Ceci amène, et cela semble fondamlental, à rechercher, en rapport avec la notion d'autorité, celles de camaraderie, de solidarité, de fraternité et d'égalité, voire d'unité, chez Vallès et à son époque.

En revanche, la représentation des discours d'autorité, leur citation ironique, leur mise en décalage dans son texte semble avoir été déjà suffisamment étudiée. Mais cela ne signifie pas forcément qu'il ne reste rien à voir dans la mimesis de ces discours, par exemple sur les interpellations du public, les apostrophes des destinataires, qui y sont utilisées.

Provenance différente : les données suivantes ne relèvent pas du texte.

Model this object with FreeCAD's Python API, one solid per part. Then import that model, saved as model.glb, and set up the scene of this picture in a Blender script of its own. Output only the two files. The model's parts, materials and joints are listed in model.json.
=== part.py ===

Tous les projets, sont à envoyer, avant le 1er septembre 2008, et les communications proposées avant le 1er avril 2009, à Georges MATHIEU, 10 avenue des Alpes, 38300 Bourgoin-Jallieu, mathieudelaserve@wanadoo.fr


Suggestions bibliographiques :
Jules VALLÈS, Oeuvres complètes, 1 & 2, Gallimard, La Pléiade, édition établie, présentée et annotée par Roger BELLET
Du Principe d'autorité depuis 1789, suivi de Nouvelles Considérations sur le principe d'autorité, anonyme, Plon, Paris, 1853
Roger BELLET, Jules Vallès, Journalisme et révolution, Du Lérot, Tusson, 1987
Gérard MENDEL, Pour décoloniser l'enfant : socio-psychanalyse de l'Autorité, Petite Bibliothèque Payot, Paris, 1971
Gérard MENDEL, Une Histoire de l'autorité : permanences et variations, La Découverte, Paris, 2002.
Guillemette TISON, Auteurs, autorité, autorité dans L'Enfant, in Les Amis de Jules Vallès n° 26, Université Jean Monnet, Saint-Étienne, Faculté des lettres, 1998.